Williamson (1993) 2 souligne l’importance des pré-conditions pour une libéralisation prudente des flux de capitaux entrants versus les flux sortants. Ces pré-conditions regroupent la mise en place des industries d'exportation non traditionnelles ; la discipline budgétaire ; un régime d'importation libéralisé et un système financier domestique libéralisé. Le maintien de quelques contrôles sur les flux de capitaux à court terme (telles que les réserves appliquées sur les emprunts en devise) est aussi recommandée afin de se prémunir contre les massives entrées de capitaux.

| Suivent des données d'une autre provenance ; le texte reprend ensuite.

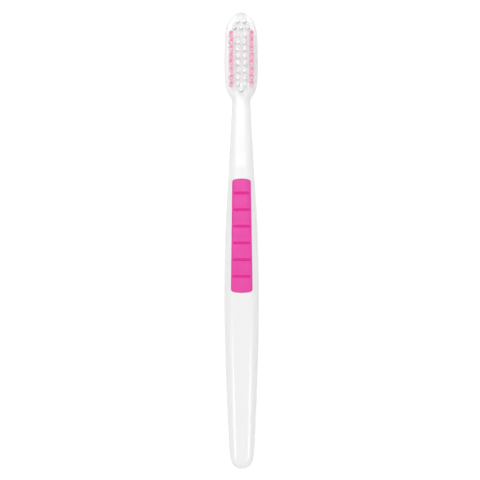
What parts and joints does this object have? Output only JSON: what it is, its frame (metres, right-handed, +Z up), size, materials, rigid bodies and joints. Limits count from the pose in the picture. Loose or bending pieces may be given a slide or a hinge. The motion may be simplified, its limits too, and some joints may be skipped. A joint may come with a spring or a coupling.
{
  "type": "manual toothbrush",
  "caption": "Straight manual toothbrush with a slim one-piece handle, a grooved soft grip pad under the thumb, and a narrow head set with separate flat-trimmed bristle tufts.",
  "frame": {"origin": "middle of the brush's box in X and Y, on the surface that the brush lies on", "axes": "+Y along the brush from the end of the handle to the toe of the head, +X across the brush, +Z up along the bristles"},
  "size_m": [0.0144, 0.19, 0.0155],
  "materials": {
    "handle_white": "moulded white plastic, glossy",
    "grip_pink": "soft pink moulded rubber, satin",
    "bristle_pink": "pink nylon filaments, end-rounded",
    "bristle_white": "clear white nylon filaments, end-rounded",
    "anchor_metal": "drawn flat wire, cut"
  },
  "bodies": {
    "root": {"handle": "handle_white", "grip_pad": "grip_pink", "anchor_wires": "anchor_metal", "toe_tuft_1": "bristle_white", "toe_tuft_2": "bristle_white", "bow_tuft_1": "bristle_white", "bow_tuft_2": "bristle_white", "bow_tuft_3": "bristle_white", "pink_tuft_left_1": "bristle_pink", "pink_tuft_left_2": "bristle_pink", "pink_tuft_left_3": "bristle_pink", "pink_tuft_left_4": "bristle_pink", "pink_tuft_left_5": "bristle_pink", "pink_tuft_left_6": "bristle_pink", "pink_tuft_left_7": "bristle_pink", "pink_tuft_left_8": "bristle_pink", "white_tuft_left_1": "bristle_white", "white_tuft_left_2": "bristle_white", "white_tuft_left_3": "bristle_white", "white_tuft_left_4": "bristle_white", "white_tuft_left_5": "bristle_white", "white_tuft_left_6": "bristle_white", "white_tuft_left_7": "bristle_white", "white_tuft_left_8": "bristle_white", "white_tuft_right_1": "bristle_white", "white_tuft_right_2": "bristle_white", "white_tuft_right_3": "bristle_white", "white_tuft_right_4": "bristle_white", "white_tuft_right_5": "bristle_white", "white_tuft_right_6": "bristle_white", "white_tuft_right_7": "bristle_white", "white_tuft_right_8": "bristle_white", "pink_tuft_right_1": "bristle_pink", "pink_tuft_right_2": "bristle_pink", "pink_tuft_right_3": "bristle_pink", "pink_tuft_right_4": "bristle_pink", "pink_tuft_right_5": "bristle_pink", "pink_tuft_right_6": "bristle_pink", "pink_tuft_right_7": "bristle_pink", "pink_tuft_right_8": "bristle_pink", "heel_tuft": "bristle_white"}
  },
  "joints": []
}
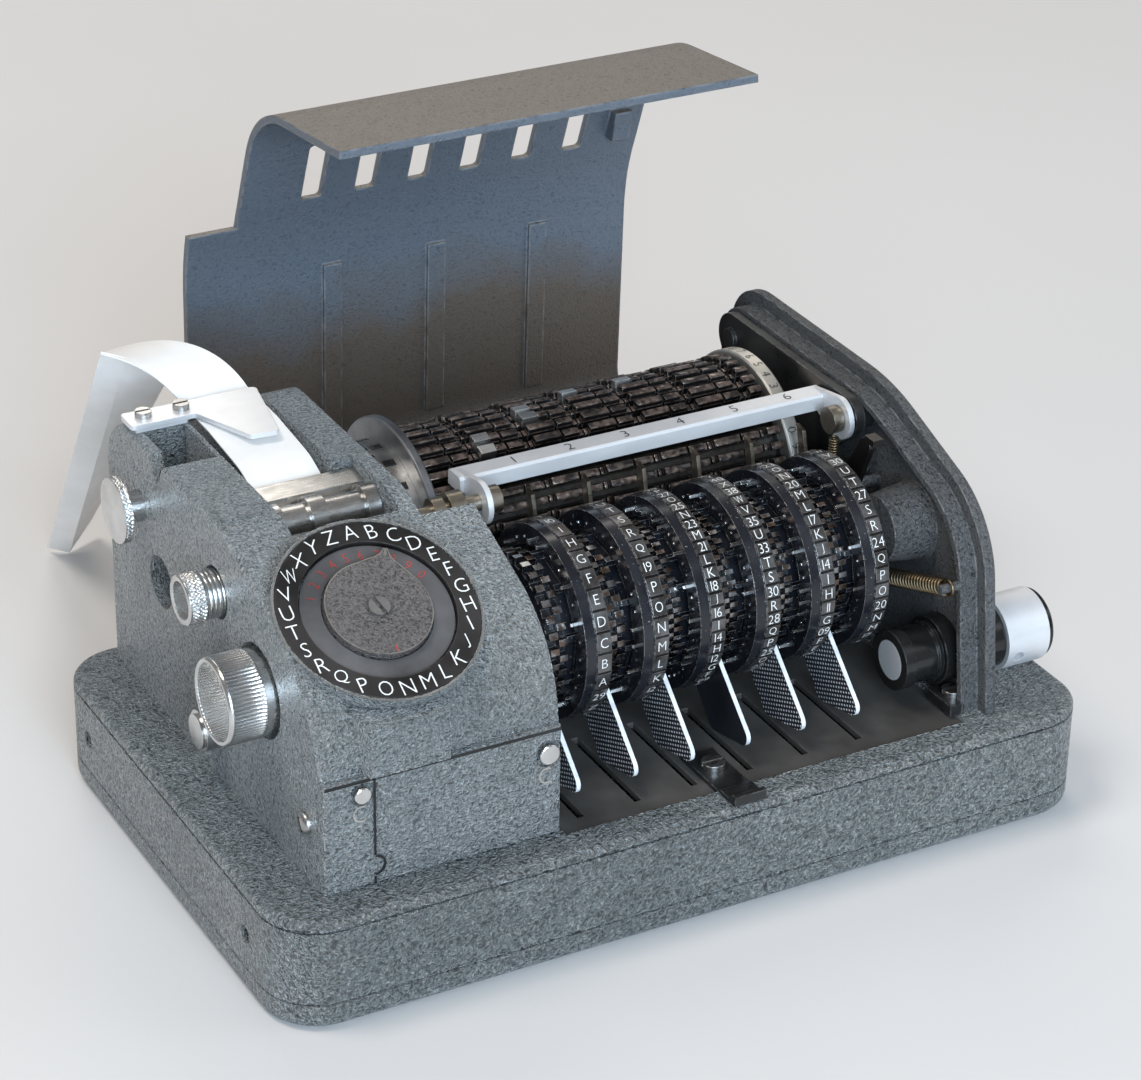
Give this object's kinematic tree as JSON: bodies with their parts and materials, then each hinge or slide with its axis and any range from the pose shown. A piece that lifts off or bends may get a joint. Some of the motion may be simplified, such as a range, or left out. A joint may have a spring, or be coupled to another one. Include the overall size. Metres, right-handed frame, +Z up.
{
  "type": "rotor cipher machine",
  "caption": "Desktop mechanical cipher machine: pin wheels and a slide-bar drum under a hinged lid, letter dial, tape printer, knobs and drive hub on a shallow tray.",
  "frame": {"origin": "centre of the tray's footprint, on the surface the machine stands on", "axes": "+X to the right along the wheel axle, +Y to the back, +Z up; the dial and the wheels face the front"},
  "size_m": [0.216, 0.2385, 0.153],
  "materials": {
    "dark_paint": "hammered dark grey-brown enamel",
    "grey_paint": "fine wrinkled blue-grey enamel",
    "lid_paint": "grey-brown enamel",
    "black_paint": "satin black enamel",
    "dial_black": "black enamel with filled letters",
    "dial_grey": "matt grey with red numbers",
    "steel": "machined steel",
    "dark_steel": "blackened steel, worn",
    "bar_steel": "browned steel, worn bright at the edges",
    "bright_plate": "bright nickel plate",
    "aluminium": "turned aluminium",
    "brass": "aged brass",
    "rubber": "black rubber",
    "paper": "white paper tape"
  },
  "bodies": {
    "chassis": {"tray_lower_pan": "dark_paint", "tray_upper_shell": "dark_paint", "floor_plate": "dark_paint", "latch_strip": "dark_paint", "slotted_screws": "steel", "left_housing": "grey_paint", "front_cover_left": "grey_paint", "front_door": "grey_paint", "tape_cover_plate": "grey_paint", "tape_guide_plate": "aluminium", "tape_bar": "steel", "number_ring": "dial_grey", "right_side_plate": "grey_paint", "drum_bearing_plate": "black_paint", "foot_bracket": "black_paint", "cross_rods": "steel", "pivot_pins": "brass", "lid_hinge": "dark_steel", "coil_springs": "brass", "crank_bearing": "black_paint", "paper_tape": "paper"},
    "lid": {"lid": "lid_paint"},
    "drum": {"drum_cage": "bright_plate", "drum_flange": "steel", "slide_bars": "bar_steel", "bright_lugs": "bright_plate", "index_ring": "bright_plate"},
    "crank": {"crank_hub": "aluminium", "crank_cap": "black_paint", "crank_barrel": "black_paint"},
    "alphabet_ring": {"alphabet_ring": "dial_black"},
    "pointer_disc": {"pointer_disc": "dial_grey"},
    "letter_knob": {"letter_knob": "bright_plate"},
    "type_wheel": {"type_wheel": "steel"},
    "mode_knob": {"mode_knob": "bright_plate"},
    "feed_knob": {"feed_knob": "bright_plate"},
    "tape_feed_roller": {"tape_feed_roller": "rubber"},
    "lock_screw": {"lock_screw": "bright_plate"},
    "button_left": {"button_left": "bright_plate"},
    "button_right": {"button_right": "bright_plate"},
    "number_bar": {"number_bar": "aluminium"},
    "detent_lever": {"detent_lever": "dark_steel"},
    "pin_wheel_1": {"pin_wheel_1": "dark_steel"},
    "separator_1": {"separator_1": "black_paint"},
    "sensing_arm_1": {"sensing_arm_1": "steel"},
    "pin_wheel_2": {"pin_wheel_2": "dark_steel"},
    "separator_2": {"separator_2": "black_paint"},
    "sensing_arm_2": {"sensing_arm_2": "steel"},
    "pin_wheel_3": {"pin_wheel_3": "dark_steel"},
    "separator_3": {"separator_3": "black_paint"},
    "sensing_arm_3": {"sensing_arm_3": "steel"},
    "pin_wheel_4": {"pin_wheel_4": "dark_steel"},
    "separator_4": {"separator_4": "black_paint"},
    "sensing_arm_4": {"sensing_arm_4": "steel"},
    "pin_wheel_5": {"pin_wheel_5": "dark_steel"},
    "separator_5": {"separator_5": "black_paint"},
    "sensing_arm_5": {"sensing_arm_5": "steel"},
    "pin_wheel_6": {"pin_wheel_6": "dark_steel"},
    "separator_6": {"separator_6": "black_paint"},
    "sensing_arm_6": {"sensing_arm_6": "steel"}
  },
  "joints": [
    {"name": "lid_swing", "type": "hinge", "parent": "chassis", "child": "lid", "pos_m": [0, 0.0625, 0.0319], "axis": [1, 0, 0], "range_deg": [0, 88.5]},
    {"name": "pin_wheel_1_turn", "type": "hinge", "parent": "chassis", "child": "pin_wheel_1", "pos_m": [-0.0144, -0.0167, 0.0592], "axis": [1, 0, 0], "continuous": true},
    {"name": "separator_1_swing", "type": "hinge", "parent": "chassis", "child": "separator_1", "pos_m": [-0.02685, -0.0167, 0.0592], "axis": [1, 0, 0], "range_deg": [-5, 0]},
    {"name": "sensing_arm_1_swing", "type": "hinge", "parent": "chassis", "child": "sensing_arm_1", "pos_m": [-0.0087, 0.0092, 0.0385], "axis": [1, 0, 0], "range_deg": [0, 2.5], "stiffness_Nm_per_rad": 0.02, "springref_deg": -3.44},
    {"name": "pin_wheel_2_turn", "type": "hinge", "parent": "chassis", "child": "pin_wheel_2", "pos_m": [0.00075, -0.0167, 0.0592], "axis": [1, 0, 0], "continuous": true},
    {"name": "separator_2_swing", "type": "hinge", "parent": "chassis", "child": "separator_2", "pos_m": [-0.0117, -0.0167, 0.0592], "axis": [1, 0, 0], "range_deg": [-5, 0]},
    {"name": "sensing_arm_2_swing", "type": "hinge", "parent": "chassis", "child": "sensing_arm_2", "pos_m": [0.00645, 0.0092, 0.0385], "axis": [1, 0, 0], "range_deg": [0, 2.5], "stiffness_Nm_per_rad": 0.02, "springref_deg": -3.44},
    {"name": "pin_wheel_3_turn", "type": "hinge", "parent": "chassis", "child": "pin_wheel_3", "pos_m": [0.0159, -0.0167, 0.0592], "axis": [1, 0, 0], "continuous": true},
    {"name": "separator_3_swing", "type": "hinge", "parent": "chassis", "child": "separator_3", "pos_m": [0.00345, -0.0167, 0.0592], "axis": [1, 0, 0], "range_deg": [-5, 0]},
    {"name": "sensing_arm_3_swing", "type": "hinge", "parent": "chassis", "child": "sensing_arm_3", "pos_m": [0.0216, 0.0092, 0.0385], "axis": [1, 0, 0], "range_deg": [0, 2.5], "stiffness_Nm_per_rad": 0.02, "springref_deg": -3.44},
    {"name": "pin_wheel_4_turn", "type": "hinge", "parent": "chassis", "child": "pin_wheel_4", "pos_m": [0.03105, -0.0167, 0.0592], "axis": [1, 0, 0], "continuous": true},
    {"name": "separator_4_swing", "type": "hinge", "parent": "chassis", "child": "separator_4", "pos_m": [0.0186, -0.0167, 0.0592], "axis": [1, 0, 0], "range_deg": [-5, 0]},
    {"name": "sensing_arm_4_swing", "type": "hinge", "parent": "chassis", "child": "sensing_arm_4", "pos_m": [0.03675, 0.0092, 0.0385], "axis": [1, 0, 0], "range_deg": [0, 2.5], "stiffness_Nm_per_rad": 0.02, "springref_deg": -3.44},
    {"name": "pin_wheel_5_turn", "type": "hinge", "parent": "chassis", "child": "pin_wheel_5", "pos_m": [0.0462, -0.0167, 0.0592], "axis": [1, 0, 0], "continuous": true},
    {"name": "separator_5_swing", "type": "hinge", "parent": "chassis", "child": "separator_5", "pos_m": [0.03375, -0.0167, 0.0592], "axis": [1, 0, 0], "range_deg": [-5, 0]},
    {"name": "sensing_arm_5_swing", "type": "hinge", "parent": "chassis", "child": "sensing_arm_5", "pos_m": [0.0519, 0.0092, 0.0385], "axis": [1, 0, 0], "range_deg": [0, 2.5], "stiffness_Nm_per_rad": 0.02, "springref_deg": -3.44},
    {"name": "pin_wheel_6_turn", "type": "hinge", "parent": "chassis", "child": "pin_wheel_6", "pos_m": [0.06135, -0.0167, 0.0592], "axis": [1, 0, 0], "continuous": true},
    {"name": "separator_6_swing", "type": "hinge", "parent": "chassis", "child": "separator_6", "pos_m": [0.0489, -0.0167, 0.0592], "axis": [1, 0, 0], "range_deg": [-5, 0]},
    {"name": "sensing_arm_6_swing", "type": "hinge", "parent": "chassis", "child": "sensing_arm_6", "pos_m": [0.06705, 0.0092, 0.0385], "axis": [1, 0, 0], "range_deg": [0, 2.5], "stiffness_Nm_per_rad": 0.02, "springref_deg": -3.44},
    {"name": "drum_turn", "type": "hinge", "parent": "chassis", "child": "drum", "pos_m": [0.017, 0.0335, 0.0616], "axis": [1, 0, 0], "continuous": true},
    {"name": "crank_turn", "type": "hinge", "parent": "chassis", "child": "crank", "pos_m": [0.095, -0.041, 0.0392], "axis": [1, 0, 0], "continuous": true},
    {"name": "letter_knob_turn", "type": "hinge", "parent": "chassis", "child": "letter_knob", "pos_m": [-0.098, -0.0245, 0.0644], "axis": [1, 0, 0], "continuous": true},
    {"name": "alphabet_ring_turn", "type": "hinge", "parent": "chassis", "child": "alphabet_ring", "pos_m": [-0.0697, -0.036, 0.0851], "axis": [0, -0.4818, 0.8763], "continuous": true},
    {"name": "type_wheel_turn", "type": "hinge", "parent": "chassis", "child": "type_wheel", "pos_m": [-0.066, 0.002, 0.0894], "axis": [1, 0, 0], "continuous": true},
    {"name": "pointer_turn", "type": "hinge", "parent": "chassis", "child": "pointer_disc", "pos_m": [-0.0697, -0.036, 0.0851], "axis": [0, -0.4818, 0.8763], "continuous": true},
    {"name": "mode_knob_turn", "type": "hinge", "parent": "chassis", "child": "mode_knob", "pos_m": [-0.098, -0.0013, 0.078], "axis": [1, 0, 0], "range_deg": [0, 90]},
    {"name": "feed_knob_turn", "type": "hinge", "parent": "chassis", "child": "feed_knob", "pos_m": [-0.098, 0.0429, 0.0795], "axis": [1, 0, 0], "continuous": true},
    {"name": "tape_feed_roller_turn", "type": "hinge", "parent": "chassis", "child": "tape_feed_roller", "pos_m": [-0.066, 0.0086, 0.0822], "axis": [1, 0, 0], "continuous": true},
    {"name": "lock_screw_turn", "type": "hinge", "parent": "chassis", "child": "lock_screw", "pos_m": [-0.096, 0, 0.042], "axis": [1, 0, 0], "range_deg": [-180, 180]},
    {"name": "button_left_press", "type": "slide", "parent": "chassis", "child": "button_left", "axis": [0, 1, 0], "range_m": [0, 0.0015], "stiffness_N_per_m": 250, "springref_m": -0.001},
    {"name": "button_right_press", "type": "slide", "parent": "chassis", "child": "button_right", "axis": [0, 1, 0], "range_m": [0, 0.0015], "stiffness_N_per_m": 250, "springref_m": -0.001},
    {"name": "number_bar_lift", "type": "hinge", "parent": "chassis", "child": "number_bar", "pos_m": [0.02, -0.002, 0.0856], "axis": [1, 0, 0], "range_deg": [0, 6], "stiffness_Nm_per_rad": 0.05, "springref_deg": -3.44},
    {"name": "detent_lever_swing", "type": "hinge", "parent": "chassis", "child": "detent_lever", "pos_m": [0.0713, -0.0085, 0.07], "axis": [1, 0, 0], "range_deg": [0, 2.5], "stiffness_Nm_per_rad": 0.02, "springref_deg": -3.44}
  ],
  "couplings": [
    {"joint": "crank_turn", "follows": "drum_turn", "ratio": 1},
    {"joint": "alphabet_ring_turn", "follows": "letter_knob_turn", "ratio": 1},
    {"joint": "type_wheel_turn", "follows": "letter_knob_turn", "ratio": 1},
    {"joint": "tape_feed_roller_turn", "follows": "feed_knob_turn", "ratio": -1}
  ]
}
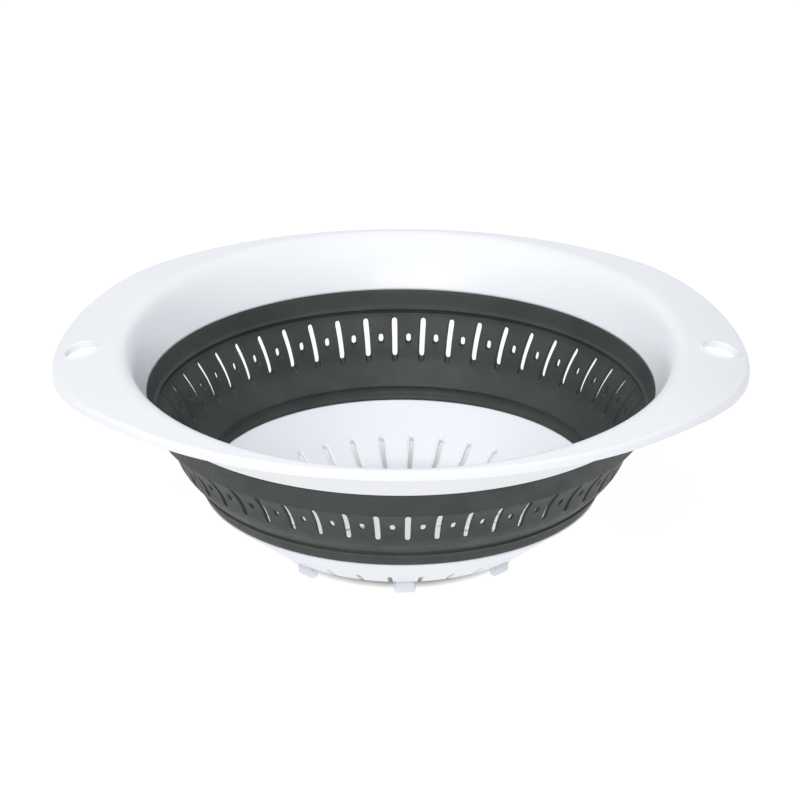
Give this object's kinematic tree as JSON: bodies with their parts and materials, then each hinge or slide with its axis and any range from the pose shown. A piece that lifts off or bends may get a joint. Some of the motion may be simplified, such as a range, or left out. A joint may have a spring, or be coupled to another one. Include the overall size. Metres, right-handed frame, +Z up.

Pour Fisher et Reins (1992) 3 , la libéralisation à long terme des entrées de capitaux doit être adoptée dès le début du processus de la libéralisation. Dès lors plusieurs conditions doivent être remplies au fur et à mesure, notamment : l'adoption d’une libéralisation commerciale au moins de 2 ans avant la suppression des contrôles de capitaux ; un déficit budgétaire moyen inférieur à 5 % du PIB dans les 3 ans conduisant à la suppression des contrôles ; l'introduction de la libéralisation financière domestique ; le libre accès au secteur bancaire (banques domestiques et étrangères) ; la réduction de la part de l'Etat dans les banques à moins de 40 % au moins 2 ans avant la dérégulation ; et la présence d'un système de régulation prudentielles et de supervision ajusté au système financier fondé sur le marché.
Toutes ces actions ont toutefois été interrompues par des situations délicates notamment les crises de change en 1994 et en 1997, témoignant ainsi de la fragilité et des lacunes du processus de libéralisation financière.